Quote every line as given.
----------
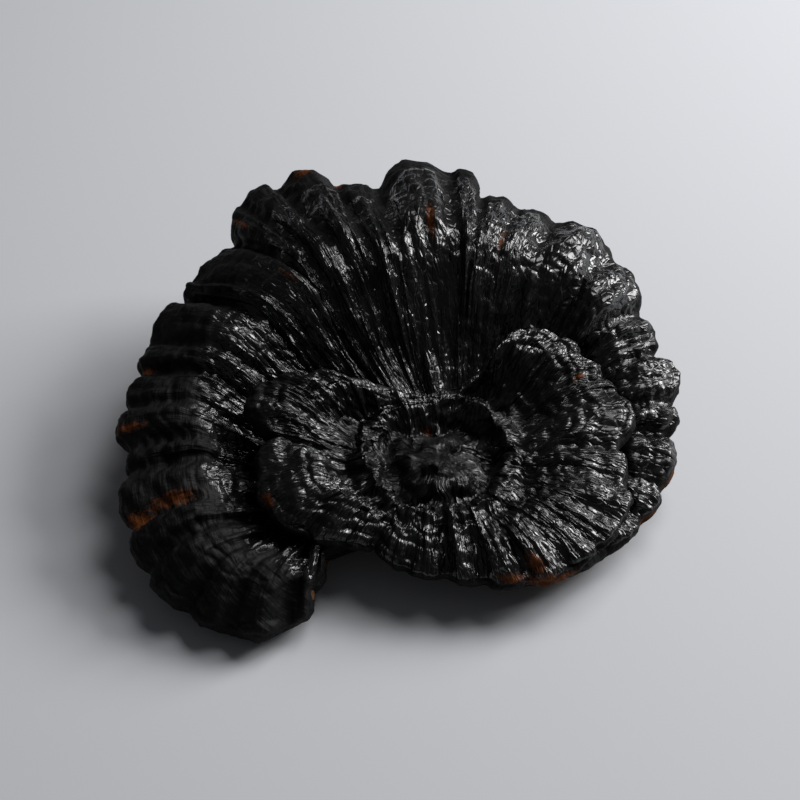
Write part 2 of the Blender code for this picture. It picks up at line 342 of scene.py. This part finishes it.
def ruffle_heart(skin, sway, cell):
    """Push the middle of a cap about, so that its knob and its groove are uneven."""
    near = np.where(skin.under, 0.0, 1 - smooth(skin.share, 0.42, 0.62))
    pushes = [noise_at(skin.place / (cell * MM) + seed) for seed in (5.0, 15.0, 25.0)]
    skin.push(skin.place + np.stack(pushes, axis=1) * near[:, None] * sway * MM)
    fine = noise_at(skin.place / (0.45 * cell * MM), 2)
    skin.lift(fine * near * 0.2 * sway * MM)


def add_relief(skin, crease, fold, growth):
    """Add every layer of relief: crease, fold and growth are heights in mm."""
    to_notch = np.minimum(skin.part, 1 - skin.part) * skin.width
    outward = smooth(skin.share, 0.25, 0.7)
    top = np.where(skin.under, 0.25, 1.0)
    wander = noise_at(wrap(skin, 40, 60, 3.0))
    skin.dull = dull_amount(skin, wander)
    inward = (0.3 + 0.7 * smooth(skin.inset, 5, 24)) * (1 - 0.5 * skin.dull)
    valley = -crease * np.exp(-(to_notch / (1.8 + 0.08 * skin.width)) ** 2) * outward * inward
    folds = np.abs(noise_at(wrap(skin, 11, 80, 7.0)))
    folds = fold * (folds - 0.3) * smooth(skin.width, 3, 12) * inward
    lumps = noise_at(skin.place / (9 * MM), 2) * (0.8 + 0.8 * smooth(skin.share, 0.4, 0.6))
    rough = noise_at(wrap(skin, 3.6, 16, 11.0), 3) * 0.42 * smooth(skin.width, 3, 12) + lumps
    waver = 4.0 * wander + 1.2 * noise_at(wrap(skin, 12, 12, 13.0))
    zone = (skin.inset + waver) / GROWTH_STEP
    to_ring = np.abs((zone % 1.0) - 0.5) * GROWTH_STEP
    strength = smooth(noise_at(wrap(skin, 45, 9, 17.0)), -0.4, 0.3)
    bands = -growth * np.exp(-(to_ring / 1.3) ** 2) * strength
    bands = bands * (1 - 0.5 * smooth(skin.inset, 30, 90)) * smooth(skin.share, 0.15, 0.4)
    skin.lift((valley + folds + rough + bands) * top * MM)


ruffle_heart(skins["small_cap"], sway=4.5, cell=13.0)
add_relief(skins["large_cap"], crease=3.0, fold=5.0, growth=0.8)
add_relief(skins["small_cap"], crease=1.2, fold=4.2, growth=1.2)
for name, skin in skins.items():
    span = (skin.place.max(axis=0) - skin.place.min(axis=0)) / MM
    print(name, "skin spans", np.round(span, 1))

# %% [markdown]
# ## Keeping the skins in the solids' box
# Relief makes a skin a little fatter, and a finished part may not outgrow its solids. The few
# points that now stand out of a solid's box are pressed back to it, with a hair's breadth left.

# %% Fit the boxes
BOX_SLACK = 0.3 * MM


def fit_inside(skin, node):
    low, high = (np.array(corner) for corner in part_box(node))
    fitted = np.clip(skin.place, low - BOX_SLACK, high + BOX_SLACK)
    moved = (fitted != skin.place).any(axis=1).mean()
    skin.push(fitted)
    print(node, "share of points pressed back:", round(float(moved), 4))


for name, skin in skins.items():
    fit_inside(skin, name)

# %% [markdown]
# ## Attributes for the finishes
# The finishes need to know the same things: coordinates that follow the ribs, how near the dull
# margin is, what is underside, and where the lacquer is rubbed through. They are stored on the
# skin as attributes, so they stay with it however it is moved. Rubbed spots are listed by the rib
# they lie on, how far along it, and their size in ribs and millimetres.

# %% Store the attributes
RUBBED = {
    "large_cap": [
        (2.2, 1, 0.3, 4), (3.3, 1, 0.3, 4), (10.0, 60, 0.07, 18), (12.33, 84, 0.07, 18),
        (13.9, 7, 0.15, 4), (14.58, 13, 0.24, 6), (16.55, 19, 0.12, 15), (17.42, 75, 0.08, 10),
        (18.3, 3, 0.25, 5), (20.97, 8, 0.12, 8), (22.64, 13, 0.12, 12), (24.9, 31, 0.14, 15),
        (25.03, 10, 0.22, 11),
    ],
    "small_cap": [
        (2.1, 19, 0.12, 6), (8.0, 32, 0.3, 4), (16.8, 6.5, 0.2, 5), (23.6, 8, 0.4, 4),
        (24.3, 15, 0.3, 8), (24.3, 4, 0.5, 5), (24.8, 1.5, 0.5, 3),
    ],
}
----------
▶ Right answer:
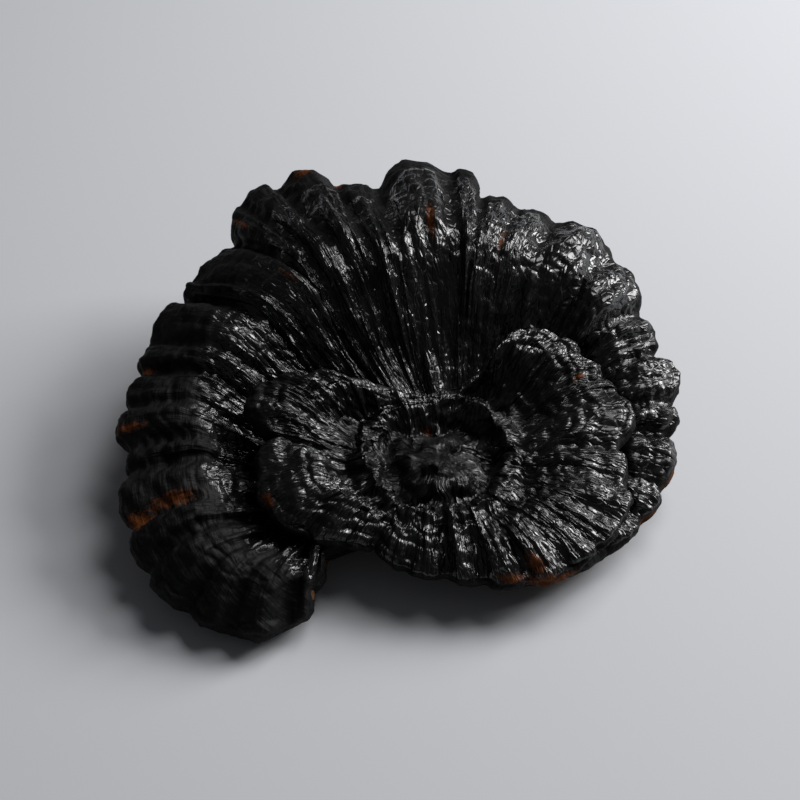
Write part 2 of the Blender code for this picture. It picks up at line 342 of scene.py. This part finishes it.
def ruffle_heart(skin, sway, cell):
    """Push the middle of a cap about, so that its knob and its groove are uneven."""
    near = np.where(skin.under, 0.0, 1 - smooth(skin.share, 0.42, 0.62))
    pushes = [noise_at(skin.place / (cell * MM) + seed) for seed in (5.0, 15.0, 25.0)]
    skin.push(skin.place + np.stack(pushes, axis=1) * near[:, None] * sway * MM)
    fine = noise_at(skin.place / (0.45 * cell * MM), 2)
    skin.lift(fine * near * 0.2 * sway * MM)


def add_relief(skin, crease, fold, growth):
    """Add every layer of relief: crease, fold and growth are heights in mm."""
    to_notch = np.minimum(skin.part, 1 - skin.part) * skin.width
    outward = smooth(skin.share, 0.25, 0.7)
    top = np.where(skin.under, 0.25, 1.0)
    wander = noise_at(wrap(skin, 40, 60, 3.0))
    skin.dull = dull_amount(skin, wander)
    inward = (0.3 + 0.7 * smooth(skin.inset, 5, 24)) * (1 - 0.5 * skin.dull)
    valley = -crease * np.exp(-(to_notch / (1.8 + 0.08 * skin.width)) ** 2) * outward * inward
    folds = np.abs(noise_at(wrap(skin, 11, 80, 7.0)))
    folds = fold * (folds - 0.3) * smooth(skin.width, 3, 12) * inward
    lumps = noise_at(skin.place / (9 * MM), 2) * (0.8 + 0.8 * smooth(skin.share, 0.4, 0.6))
    rough = noise_at(wrap(skin, 3.6, 16, 11.0), 3) * 0.42 * smooth(skin.width, 3, 12) + lumps
    waver = 4.0 * wander + 1.2 * noise_at(wrap(skin, 12, 12, 13.0))
    zone = (skin.inset + waver) / GROWTH_STEP
    to_ring = np.abs((zone % 1.0) - 0.5) * GROWTH_STEP
    strength = smooth(noise_at(wrap(skin, 45, 9, 17.0)), -0.4, 0.3)
    bands = -growth * np.exp(-(to_ring / 1.3) ** 2) * strength
    bands = bands * (1 - 0.5 * smooth(skin.inset, 30, 90)) * smooth(skin.share, 0.15, 0.4)
    skin.lift((valley + folds + rough + bands) * top * MM)


ruffle_heart(skins["small_cap"], sway=4.5, cell=13.0)
add_relief(skins["large_cap"], crease=3.0, fold=5.0, growth=0.8)
add_relief(skins["small_cap"], crease=1.2, fold=4.2, growth=1.2)
for name, skin in skins.items():
    span = (skin.place.max(axis=0) - skin.place.min(axis=0)) / MM
    print(name, "skin spans", np.round(span, 1))

# %% [markdown]
# ## Keeping the skins in the solids' box
# Relief makes a skin a little fatter, and a finished part may not outgrow its solids. The few
# points that now stand out of a solid's box are pressed back to it, with a hair's breadth left.

# %% Fit the boxes
BOX_SLACK = 0.3 * MM


def fit_inside(skin, node):
    low, high = (np.array(corner) for corner in part_box(node))
    fitted = np.clip(skin.place, low - BOX_SLACK, high + BOX_SLACK)
    moved = (fitted != skin.place).any(axis=1).mean()
    skin.push(fitted)
    print(node, "share of points pressed back:", round(float(moved), 4))


for name, skin in skins.items():
    fit_inside(skin, name)

# %% [markdown]
# ## Attributes for the finishes
# The finishes need to know the same things: coordinates that follow the ribs, how near the dull
# margin is, what is underside, and where the lacquer is rubbed through. They are stored on the
# skin as attributes, so they stay with it however it is moved. Rubbed spots are listed by the rib
# they lie on, how far along it, and their size in ribs and millimetres.

# %% Store the attributes
RUBBED = {
    "large_cap": [
        (2.2, 1, 0.3, 4), (3.3, 1, 0.3, 4), (10.0, 60, 0.07, 18), (12.33, 84, 0.07, 18),
        (13.9, 7, 0.15, 4), (14.58, 13, 0.24, 6), (16.55, 19, 0.12, 15), (17.42, 75, 0.08, 10),
        (18.3, 3, 0.25, 5), (20.97, 8, 0.12, 8), (22.64, 13, 0.12, 12), (24.9, 31, 0.14, 15),
        (25.03, 10, 0.22, 11),
    ],
    "small_cap": [
        (2.1, 19, 0.12, 6), (8.0, 32, 0.3, 4), (16.8, 6.5, 0.2, 5), (23.6, 8, 0.4, 4),
        (24.3, 15, 0.3, 8), (24.3, 4, 0.5, 5), (24.8, 1.5, 0.5, 3),
    ],
}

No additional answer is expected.